The air cleaner itself is pretty basic. It's a rectangular metal box with a blower motor/fan in a housing, and a control panel. The motor and control panel are both mounted on the back panel which is simply screwed into the metal box. Once the backpanel assembly, including the blower was removed, I began the process of working out exactly what needed to be done to re-wire the motor. Fortunately, the motor wiring connects to wires from the controller through a nylon connector that, once unplugged provided an easy means of measuring various voltages and resistance. As I knew nothing about wiring AC motors, I began the process with a google search…many of them. Unfortunately, none provided me with anything that I could really use to definitively determine how this motor worked.
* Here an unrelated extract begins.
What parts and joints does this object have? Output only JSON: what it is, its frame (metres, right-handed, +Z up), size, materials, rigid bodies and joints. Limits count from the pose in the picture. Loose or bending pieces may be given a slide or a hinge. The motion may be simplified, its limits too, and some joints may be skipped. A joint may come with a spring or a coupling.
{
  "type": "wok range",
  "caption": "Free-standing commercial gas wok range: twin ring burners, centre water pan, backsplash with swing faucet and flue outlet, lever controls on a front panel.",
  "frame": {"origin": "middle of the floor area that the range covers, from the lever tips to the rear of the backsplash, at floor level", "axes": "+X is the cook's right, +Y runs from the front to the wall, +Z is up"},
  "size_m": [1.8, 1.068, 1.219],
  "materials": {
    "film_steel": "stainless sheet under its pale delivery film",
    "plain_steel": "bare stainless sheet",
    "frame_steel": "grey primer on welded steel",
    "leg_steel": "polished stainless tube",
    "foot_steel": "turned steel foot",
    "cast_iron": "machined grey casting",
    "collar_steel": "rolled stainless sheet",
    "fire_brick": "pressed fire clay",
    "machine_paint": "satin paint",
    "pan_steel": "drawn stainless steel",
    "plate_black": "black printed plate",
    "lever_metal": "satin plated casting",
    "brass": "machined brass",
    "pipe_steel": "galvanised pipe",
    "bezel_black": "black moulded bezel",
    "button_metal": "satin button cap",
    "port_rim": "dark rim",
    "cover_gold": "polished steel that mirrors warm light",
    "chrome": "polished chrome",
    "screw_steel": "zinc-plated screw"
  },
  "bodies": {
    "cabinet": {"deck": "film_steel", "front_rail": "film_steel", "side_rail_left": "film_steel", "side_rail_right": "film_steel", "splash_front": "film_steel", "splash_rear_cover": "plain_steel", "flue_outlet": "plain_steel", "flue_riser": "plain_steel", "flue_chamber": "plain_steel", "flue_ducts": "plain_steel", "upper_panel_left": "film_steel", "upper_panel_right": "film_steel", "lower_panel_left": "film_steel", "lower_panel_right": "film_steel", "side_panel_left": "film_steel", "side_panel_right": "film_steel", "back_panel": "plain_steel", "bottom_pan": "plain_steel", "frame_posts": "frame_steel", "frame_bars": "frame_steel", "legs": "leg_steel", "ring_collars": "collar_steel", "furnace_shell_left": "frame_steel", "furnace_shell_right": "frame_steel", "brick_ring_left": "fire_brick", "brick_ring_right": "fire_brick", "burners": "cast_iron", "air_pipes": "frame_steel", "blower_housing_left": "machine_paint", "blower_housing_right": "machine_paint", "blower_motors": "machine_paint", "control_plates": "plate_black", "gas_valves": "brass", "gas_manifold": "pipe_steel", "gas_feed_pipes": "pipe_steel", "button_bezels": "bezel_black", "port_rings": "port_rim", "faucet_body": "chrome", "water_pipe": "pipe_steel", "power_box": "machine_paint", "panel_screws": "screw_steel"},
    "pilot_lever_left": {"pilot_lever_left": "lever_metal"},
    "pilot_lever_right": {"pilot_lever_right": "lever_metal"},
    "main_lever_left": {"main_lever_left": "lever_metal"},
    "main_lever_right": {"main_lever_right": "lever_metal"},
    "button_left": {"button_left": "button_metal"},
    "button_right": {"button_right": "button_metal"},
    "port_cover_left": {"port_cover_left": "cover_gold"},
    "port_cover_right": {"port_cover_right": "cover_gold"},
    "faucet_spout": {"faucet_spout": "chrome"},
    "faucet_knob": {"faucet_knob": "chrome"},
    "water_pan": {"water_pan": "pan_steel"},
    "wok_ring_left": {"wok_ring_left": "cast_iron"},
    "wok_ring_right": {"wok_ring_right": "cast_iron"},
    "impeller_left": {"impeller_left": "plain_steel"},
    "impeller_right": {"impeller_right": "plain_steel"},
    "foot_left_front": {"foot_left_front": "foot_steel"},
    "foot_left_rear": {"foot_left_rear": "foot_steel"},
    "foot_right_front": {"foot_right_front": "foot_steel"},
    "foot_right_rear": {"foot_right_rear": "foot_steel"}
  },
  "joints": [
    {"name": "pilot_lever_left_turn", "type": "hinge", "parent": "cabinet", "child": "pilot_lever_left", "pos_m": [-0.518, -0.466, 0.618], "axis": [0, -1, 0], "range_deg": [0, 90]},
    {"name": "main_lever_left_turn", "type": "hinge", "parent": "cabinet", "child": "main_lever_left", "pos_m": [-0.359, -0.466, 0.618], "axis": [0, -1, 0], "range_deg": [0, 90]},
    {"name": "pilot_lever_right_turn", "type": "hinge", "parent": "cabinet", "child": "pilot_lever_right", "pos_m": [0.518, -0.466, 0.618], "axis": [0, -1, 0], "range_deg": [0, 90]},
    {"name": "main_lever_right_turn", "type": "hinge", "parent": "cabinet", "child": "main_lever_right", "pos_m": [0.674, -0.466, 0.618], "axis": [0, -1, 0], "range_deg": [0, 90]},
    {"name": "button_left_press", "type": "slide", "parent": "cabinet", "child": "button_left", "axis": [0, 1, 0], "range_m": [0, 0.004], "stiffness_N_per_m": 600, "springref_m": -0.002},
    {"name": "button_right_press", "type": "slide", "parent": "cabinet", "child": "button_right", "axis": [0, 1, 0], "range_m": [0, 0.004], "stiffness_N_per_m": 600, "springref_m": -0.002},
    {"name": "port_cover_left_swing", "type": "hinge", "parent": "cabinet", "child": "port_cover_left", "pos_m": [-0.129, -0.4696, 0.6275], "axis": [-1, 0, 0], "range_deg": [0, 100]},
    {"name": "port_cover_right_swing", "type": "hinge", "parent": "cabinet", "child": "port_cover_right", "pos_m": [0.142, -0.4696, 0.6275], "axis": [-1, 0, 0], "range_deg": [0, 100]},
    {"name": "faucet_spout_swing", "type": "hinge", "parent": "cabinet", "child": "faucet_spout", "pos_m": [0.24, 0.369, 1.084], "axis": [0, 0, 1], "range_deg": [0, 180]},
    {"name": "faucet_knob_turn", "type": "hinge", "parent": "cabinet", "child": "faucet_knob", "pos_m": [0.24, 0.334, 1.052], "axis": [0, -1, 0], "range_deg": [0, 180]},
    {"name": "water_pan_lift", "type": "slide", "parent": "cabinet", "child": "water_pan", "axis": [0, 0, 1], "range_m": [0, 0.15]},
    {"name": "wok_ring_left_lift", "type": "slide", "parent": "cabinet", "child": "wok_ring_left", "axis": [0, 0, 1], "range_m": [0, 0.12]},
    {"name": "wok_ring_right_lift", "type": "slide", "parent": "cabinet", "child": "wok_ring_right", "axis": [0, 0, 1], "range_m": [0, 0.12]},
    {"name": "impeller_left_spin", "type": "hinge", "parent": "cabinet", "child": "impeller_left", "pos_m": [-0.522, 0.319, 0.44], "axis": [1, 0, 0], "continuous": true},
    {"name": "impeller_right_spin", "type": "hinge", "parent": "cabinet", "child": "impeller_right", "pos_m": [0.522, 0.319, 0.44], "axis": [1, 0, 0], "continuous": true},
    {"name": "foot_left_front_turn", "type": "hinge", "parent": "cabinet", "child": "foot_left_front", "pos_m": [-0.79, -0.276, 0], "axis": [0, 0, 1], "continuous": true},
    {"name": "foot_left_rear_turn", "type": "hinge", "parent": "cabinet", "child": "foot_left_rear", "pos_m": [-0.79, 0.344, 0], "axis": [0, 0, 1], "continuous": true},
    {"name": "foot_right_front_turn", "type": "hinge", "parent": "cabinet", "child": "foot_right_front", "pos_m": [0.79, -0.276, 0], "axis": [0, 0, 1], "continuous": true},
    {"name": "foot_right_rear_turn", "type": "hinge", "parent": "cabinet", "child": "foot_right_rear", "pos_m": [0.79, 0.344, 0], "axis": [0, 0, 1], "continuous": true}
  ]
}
In fact, I was left with more questions than I'd had originally…who knew there were so many types of AC motors! Initially, as there were 3 colored wires (Red, Blue and Black) and one White (clearly "common"), I assumed there were 3 windings and each color represented one of the 3 speeds that the unit boasts. Based on what I'd read, however, I was now concerned that the large-ish capacitor on the red wire indicated that I might have a "capacitor start" motor which would require something more complicated than simply applying voltage to one of the wires. Perhaps an electrical engineer, at this point, would have provided me a definitive way to check this out…but there weren't any in my shop, so I tried a different tack.
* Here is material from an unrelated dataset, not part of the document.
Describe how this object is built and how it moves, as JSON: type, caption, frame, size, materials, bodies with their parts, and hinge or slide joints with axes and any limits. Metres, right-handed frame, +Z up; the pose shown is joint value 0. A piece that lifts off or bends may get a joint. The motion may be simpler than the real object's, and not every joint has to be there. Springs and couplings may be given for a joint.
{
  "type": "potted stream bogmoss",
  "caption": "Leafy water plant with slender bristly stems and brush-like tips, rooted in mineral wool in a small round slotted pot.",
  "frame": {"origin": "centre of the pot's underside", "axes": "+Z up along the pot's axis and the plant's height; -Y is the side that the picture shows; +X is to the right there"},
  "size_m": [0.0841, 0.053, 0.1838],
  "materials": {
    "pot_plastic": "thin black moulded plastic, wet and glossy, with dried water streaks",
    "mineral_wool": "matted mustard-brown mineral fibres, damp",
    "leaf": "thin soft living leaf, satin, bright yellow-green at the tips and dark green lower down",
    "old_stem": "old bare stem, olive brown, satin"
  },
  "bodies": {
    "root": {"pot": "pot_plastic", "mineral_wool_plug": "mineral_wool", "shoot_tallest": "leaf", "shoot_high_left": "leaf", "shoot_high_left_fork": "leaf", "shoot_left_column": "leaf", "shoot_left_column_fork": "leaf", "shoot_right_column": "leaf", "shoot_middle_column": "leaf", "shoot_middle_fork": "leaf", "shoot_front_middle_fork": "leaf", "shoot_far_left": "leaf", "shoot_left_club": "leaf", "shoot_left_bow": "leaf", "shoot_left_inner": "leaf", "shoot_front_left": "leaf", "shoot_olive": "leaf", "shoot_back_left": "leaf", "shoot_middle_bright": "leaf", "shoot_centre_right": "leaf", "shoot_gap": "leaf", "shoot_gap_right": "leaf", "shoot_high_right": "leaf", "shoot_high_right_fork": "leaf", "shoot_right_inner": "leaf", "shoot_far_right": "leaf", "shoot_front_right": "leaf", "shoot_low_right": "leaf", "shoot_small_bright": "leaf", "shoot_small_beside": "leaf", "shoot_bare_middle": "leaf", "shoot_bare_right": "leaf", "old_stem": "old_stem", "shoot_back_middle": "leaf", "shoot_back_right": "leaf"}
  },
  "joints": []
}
I reasoned that the best way to reverse engineer this setup was to hook up each of the colored wires in turn to my volt meter-using white for common-and turn the unit on, cycle through the various speed settings and note the voltages. This did the trick. Here are the measured results:

wireslowmediumfast
RED121V9V9V
BLUE9V121V9V
BLACK14V14V121V

Clearly this was going to be as straight-forward as I had first hoped! Red = slow, blue = medium and black = fast. That's all there was to it!

Let the hacking begin…



Now I was ready to start. In thinking through exactly how I wanted to wire this up, I realized that I might want to have the ability to change the speed at some point without opening the unit up. I also figured it would be pretty simple to install a switch that would basically allow me to "undo" this hack and use the unit as nature, and the Chinese factory had intended without having to un-hang and re-open the unit. The solution was a couple toggle switches. Since there's an Ace hardware store right up the street from my office, I decided to stop by at lunch and see what they had. I was looking for a SP3T rotary switch that would allow me to cycle through all three speeds-but the only one they had was rated at 4A max. The fuse mounted in the control panel is rated at 5A, so I figured this switch wouldn't do. The next closest was a SPDT switch, center off-and two speeds seemed "close enough." For the "hack bypass" switch, I got a DPDT. While it seemed like it should be sufficient to switch only the "hot" wire, since I was going to essentially be supplying power to the output of the controller when using the hack (see drawing), I was concerned that a closed common connection might allow a circuit to complete and result in "who knows what"(tm) happening. So, I decided the safest thing to do would be to simply switch both common and hot.

The plan

Here's a basic drawing of what was done:

50-875 hack

Moving forward

So the whole point of this modification was to allow me to control the unit by a switched outlet. The switched outlet is managed by an Insteon SwitchLinc which will allow for event-driven activation, such as turning on and off automatically with tools and/or the dust collection unit and wireless RF remote control via an X10 keychain remote. I'll be refining the programming over the coming weeks/months.

IMG_5137

IMG_5139

(originally posted at http://tenonandspline.com/blog/archives/74)
I was thinking of moving the IR sensor to the other side of the case, but after looking up your schematic (www.acetoolrepair.com) I see the IR sensor must be integral to the circuit card. I've also overcome some IR sensors (VCR,etc.) by using a small mirror to reflect the IR light or by using fiber optic cableing.

Interesting modification you have made. Does it work to your satisfaction now? How's this unit for dust removal?